The answer to that question is the foundation of the new identity. Not a title that was granted by an organisation. A set of capabilities that were built through years of work and that the market — not a manager — now has the opportunity to value.

The golden handcuffs post covers how the financial structure of employment traps people. This is the psychological equivalent. The identity handcuffs are just as real. And they loosen the same way the financial ones do: by building something outside them while you are still wearing them.

The Person on the Other Side

The people who have been through this transition describe the other side with a consistency that is worth trusting.

The disorientation passes. It passes faster than they expected. What replaces it is not the same as what they had before — the same title and structure and hierarchy rebuilt in a different location.

What replaces it is something lighter. An identity grounded in what they do rather than where they sit. A sense of professional self that is portable, because it is built on capability rather than position.

They stop answering "what do you do?" with an organisation's name and start answering it with a description of a problem they solve.

That shift — from where I work to what I do — is small in language and enormous in lived experience.

It is on the other side of the disorientation that most people who have made the transition say, without qualification, that they would not go back.

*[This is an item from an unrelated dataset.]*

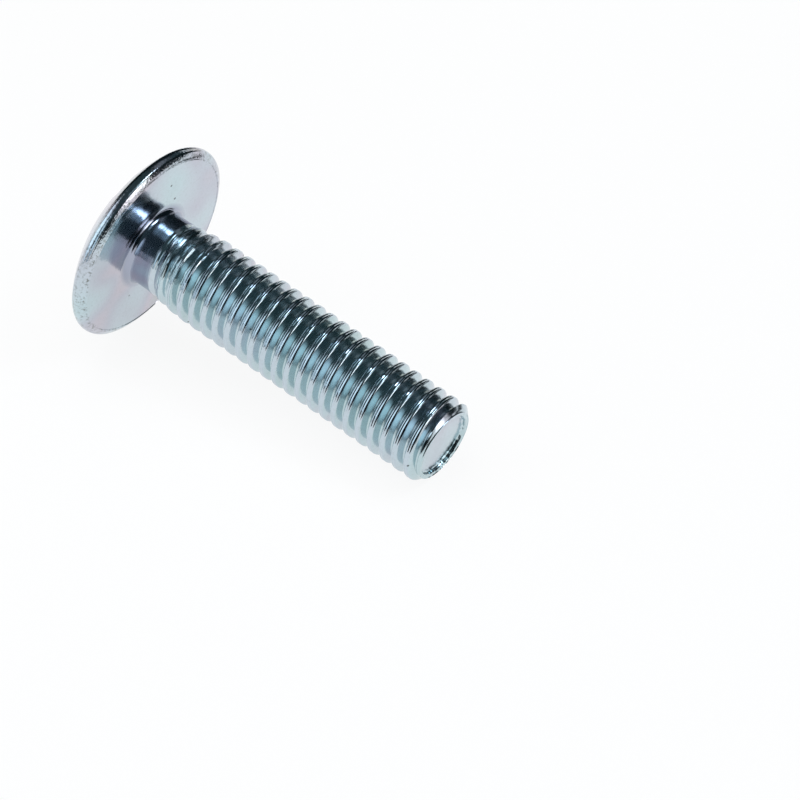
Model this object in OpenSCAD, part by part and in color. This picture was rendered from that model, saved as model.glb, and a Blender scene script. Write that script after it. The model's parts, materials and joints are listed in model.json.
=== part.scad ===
// Roofing bolt, M6 x 25: mushroom head with a straight slot, short plain neck and
// a thread down to the tip. One piece of steel wire, cold headed, slotted and
// thread rolled. It lies at rest on z = 0, on the rim of its head and on the
// crest of its last thread, with its tip towards +X.

/* [Head] */
// Diameter of the head over its rim
head_d = 14.25; // [11:0.05:18]
// Height of the head, from the bearing face to the top of the dome
head_h = 3.2; // [2.4:0.05:4.5]
// Radius of the round on the rim
rim_r = 0.5; // [0.3:0.05:0.8]

/* [Slot] */
// Width of the screwdriver slot
slot_w = 1.8; // [1:0.05:2.4]
// Depth of the slot below the top of the dome
slot_depth = 1.7; // [1:0.05:2]
// Turn of the slot about the bolt's axis
slot_turn = -16; // [-90:1:90]

/* [Shank] */
// Length under the head, from the bearing face to the tip
shank_len = 24.6; // [16:0.1:60]
// Diameter of the plain neck, which is the blank that the thread is rolled on
neck_d = 5.25; // [4.8:0.05:5.5]
// Length of the plain neck under the head
neck_len = 1.5; // [1:0.1:8]
// Radius of the fillet between the neck and the bearing face
fillet_r = 0.55; // [0.2:0.05:0.9]

/* [Thread] */
// Major diameter of the thread, over its crests
thread_d = 5.95; // [5.6:0.05:7]

/* [Tip] */
// Diameter of the flat lip at the tip
tip_d = 5; // [4.5:0.05:5.4]
// Length of the bevel from the thread's crest down to the lip
bevel_len = 0.45; // [0.3:0.05:1]
// Diameter of the shallow cup that thread rolling leaves in the end face
cup_d = 4.2; // [3:0.05:4.4]
// Depth of that cup
cup_depth = 0.25; // [0.1:0.05:0.5]

/* [Hidden] */
$fn = 96;
slack = 1;                                    // how far a cutter runs past what it cuts
zinc = [0.80, 0.83, 0.87];

thread_r = thread_d / 2;
neck_r = neck_d / 2;
thread_start = neck_len + thread_r - neck_r;  // full crest begins, after a 45 degree run-out
thread_end = shank_len - bevel_len;           // full crest ends

// The rim's round meets the bearing face and the dome smoothly. The dome is one
// sphere: its centre lies this far under the bearing face.
rim_centre = head_d / 2 - rim_r;
dome_drop = (rim_centre * rim_centre + rim_r * rim_r - pow(head_h - rim_r, 2))
    / (2 * (head_h - 2 * rim_r));
dome_r = dome_drop + head_h;
cup_r = (cup_d * cup_d / 4 + cup_depth * cup_depth) / (2 * cup_depth);

// At rest the bolt touches the floor with the round of its rim and with the last
// full crest. The tilt is that of the line which touches both.
rest_run = thread_end + rim_r;
rest_rise = rim_centre - thread_r;
tilt = atan2(rest_rise, rest_run) + asin(rim_r / norm([rest_run, rest_rise]));
axis_height = thread_end * sin(tilt) + thread_r * cos(tilt);
back_reach = dome_r - dome_drop * cos(tilt);
front_reach = shank_len * cos(tilt) + tip_d / 2 * sin(tilt);

// Half section of the head, above the bearing face at y = 0
module head_section() {
    // the dome, up to the line on which it meets the rim
    intersection() {
        translate([0, -dome_drop]) circle(dome_r);
        polygon([
            [0, 0],
            [rim_centre * dome_drop / (dome_drop + rim_r), 0],
            2 * [rim_centre, rim_r] + [0, dome_drop],
            [0, 2 * head_h + dome_drop]
        ]);
    }
    // the rim and the flat plate under the dome
    translate([rim_centre, rim_r]) circle(rim_r);
    square([rim_centre, rim_r]);
}

// Half section of the fillet that joins the neck to the bearing face
module fillet_section() {
    difference() {
        translate([0, -fillet_r]) square([neck_r + fillet_r, fillet_r + rim_r]);
        translate([neck_r + fillet_r, -fillet_r]) circle(fillet_r);
    }
}

// Half section of the neck and the threaded part, over its crests
module shank_section() {
    difference() {
        polygon([
            [0, rim_r],
            [neck_r, rim_r],
            [neck_r, -neck_len],
            [thread_r, -thread_start],
            [thread_r, -thread_end],
            [tip_d / 2, -shank_len],
            [0, -shank_len]
        ]);
        translate([0, -shank_len + cup_depth - cup_r]) circle(cup_r);
    }
}

// The straight slot, sawn right across the dome
module slot_cutter() {
    rotate([0, 0, slot_turn])
        translate([-head_d, -slot_w / 2, head_h - slot_depth])
            cube([2 * head_d, slot_w, slot_depth + slack]);
}

module bolt() {
    color(zinc)
        translate([(back_reach - front_reach) / 2, 0, axis_height])
            rotate([0, tilt - 90, 0])
                difference() {
                    union() {
                        rotate_extrude() head_section();
                        rotate_extrude() fillet_section();
                        rotate_extrude() shank_section();
                    }
                    slot_cutter();
                }
}

bolt();
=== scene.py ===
import json
import math

import bmesh
import bpy
from mathutils import Matrix, Vector, noise


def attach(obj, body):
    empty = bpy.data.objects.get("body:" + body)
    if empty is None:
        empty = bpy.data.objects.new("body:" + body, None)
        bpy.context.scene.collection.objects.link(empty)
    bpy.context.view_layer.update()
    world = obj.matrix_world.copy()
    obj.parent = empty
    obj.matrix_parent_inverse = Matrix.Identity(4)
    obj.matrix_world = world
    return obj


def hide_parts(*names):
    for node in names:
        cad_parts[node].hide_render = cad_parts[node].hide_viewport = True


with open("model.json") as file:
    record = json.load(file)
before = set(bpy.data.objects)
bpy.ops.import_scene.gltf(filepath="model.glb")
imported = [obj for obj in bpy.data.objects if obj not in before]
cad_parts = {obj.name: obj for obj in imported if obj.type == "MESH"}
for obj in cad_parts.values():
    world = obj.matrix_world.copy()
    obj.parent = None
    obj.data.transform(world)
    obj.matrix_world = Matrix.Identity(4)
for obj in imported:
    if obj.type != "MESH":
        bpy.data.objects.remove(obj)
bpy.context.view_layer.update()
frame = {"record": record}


# ---------------------------------------------------------------------------
# Roofing bolt, M6 x 25. One piece of mild steel wire: the mushroom head is
# cold headed and slotted, the thread is rolled on a blank thinner than its
# crests, and the whole is bright zinc plated and blue passivated.
# ---------------------------------------------------------------------------

MM = 0.001               # one millimetre, in metres

# The bolt's own frame: z runs from the bearing face up through the head, x is
# the side that lies uppermost. Its origin is where the axis meets that face.
mounts = {m["name"]: m for m in frame["record"]["mounts"]}
to_tip = Vector(mounts["thread"]["axis"]).normalized()
sideways = Vector((0, 1, 0))
uppermost = to_tip.cross(sideways).normalized()
on_axis = Vector(mounts["thread"]["pos_m"])
on_face = Vector(mounts["bearing_face"]["pos_m"])
lie = Matrix((uppermost, sideways, -to_tip)).transposed().to_4x4()
lie.translation = on_axis + to_tip * (on_face - on_axis).dot(to_tip)

# Sizes in millimetres, as in the part's source
head_r, head_h, rim_r = 7.125, 3.2, 0.5
slot_half, slot_floor, slot_turn = 0.9, 1.5, math.radians(-16)
slot_edge_r = 0.09
neck_r, neck_len, fillet_r = 2.625, 1.5, 0.55
thread_r, pitch, crest_w, root_w = 2.975, 1.0, 0.3, 0.12
shank_len, bevel_len, tip_r = 24.6, 0.45, 2.5

points, faces = [], []


def ring(xyz):
    """Adds points and returns their indices."""
    first = len(points)
    points.extend(xyz)
    return list(range(first, len(points)))


def skin(a, b, closed=True):
    """Joins two rows of as many points with quads, wound so that b lies outward of a."""
    n = len(a)
    for i in range(n if closed else n - 1):
        k = (i + 1) % n
        faces.append((a[i], b[i], b[k], a[k]))


# Head: the dome is one sphere that meets the round of the rim smoothly. Its
# rows run from the edge of the slot out to the rim, so the slot's walls stand
# on straight rows of points.
rim_c = head_r - rim_r
dome_drop = (rim_c**2 + rim_r**2 - (head_h - rim_r) ** 2) / (2 * (head_h - 2 * rim_r))
dome_r = dome_drop + head_h
rim_lift = math.atan2(rim_r + dome_drop, rim_c)
dome_edge = dome_r * math.cos(rim_lift)
slot_end = math.sqrt(dome_r**2 - (slot_floor + dome_drop) ** 2)
slot_reach = math.sqrt(slot_end**2 - slot_half**2)
end_angle = math.asin(slot_half / slot_end)


def dome_z(x, y):
    return math.sqrt(dome_r**2 - x * x - y * y) - dome_drop


def turned(x, y, z):
    """A point given along and across the slot, in the bolt's frame."""
    c, s = math.cos(slot_turn), math.sin(slot_turn)
    return (x * c - y * s, x * s + y * c, z)


WALL_STEPS, END_STEPS, EDGE_ROWS, DOME_ROWS, RIM_ROWS = 140, 14, 5, 20, 20
ROW_CROWDING = 0.8       # under 1, the rows of the dome stand closer together towards the rim
rim_angles = []          # one for each column of points round the head
inner = []               # where that column starts: (x, y, height of the slot's wall there)
for half in (0, 1):
    for i in range(WALL_STEPS):
        t = i / WALL_STEPS
        rim_angles.append(math.pi * half + end_angle + t * (math.pi - 2 * end_angle))
        x = slot_reach * math.cos(math.pi * t) * (1 - 2 * half)
        y = slot_half * (1 - 2 * half)
        inner.append((x, y, max(dome_z(x, y) - slot_floor, 0.0)))
    for i in range(END_STEPS):
        a = math.pi * (1 + half) - end_angle + 2 * end_angle * i / END_STEPS
        rim_angles.append(a)
        inner.append((slot_end * math.cos(a), slot_end * math.sin(a), 0.0))
COLUMNS = len(rim_angles)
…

If the financial side of the transition is still the primary obstacle, how much money you need to quit your job has the conservative, honest calculation that tells you when the numbers are ready.

Adarsh Kumar
Researcher

Adarsh Kumar

Former software engineer turned founder. I study how real businesses get built. I am building The Real How to show employed professionals the actual how.

Clarification

Common Questions

Why does leaving a corporate job feel like losing your identity?

Because for most professionals, the job has been doing significant identity work for a decade or more. The title told you where you stood. The organisation gave you a peer group, a daily structure, and a sense of purpose that was externally provided. When those things disappear, the psychological question "who am I?" becomes genuinely unsettled in a way it has not been since early adulthood. This is normal and it is temporary.

How long does the identity shift take after leaving a corporate job?

Most people report that the disorientation peaks around months two and three and begins to resolve around months four through six. The resolution accelerates significantly when the new work — the consulting, the business, the project — begins producing outcomes the person is proud of. Identity rebuilds around evidence. The faster you generate evidence of competence in the new context, the faster the transition stabilises.

Is it normal to feel lost after quitting a corporate job?

Extremely common. The people who report the smoothest transitions are almost always the ones who had begun building their external identity before leaving — through consulting work, industry participation, or a defined project they were publicly associated with. The people who report the most difficult transitions are typically the ones who left cold, with nothing to step into, relying on the feeling of freedom to carry them through the structural void.

How do you rebuild your identity after leaving corporate life?

Through action rather than reflection. Spending the first three months journaling about who you are without work tends to produce anxiety, not clarity. Spending those months doing work you are proud of, for clients who chose you, produces a new identity narrative that is grounded in current evidence rather than past titles. The question is not who am I without the job. It is what am I building and what does that say about me.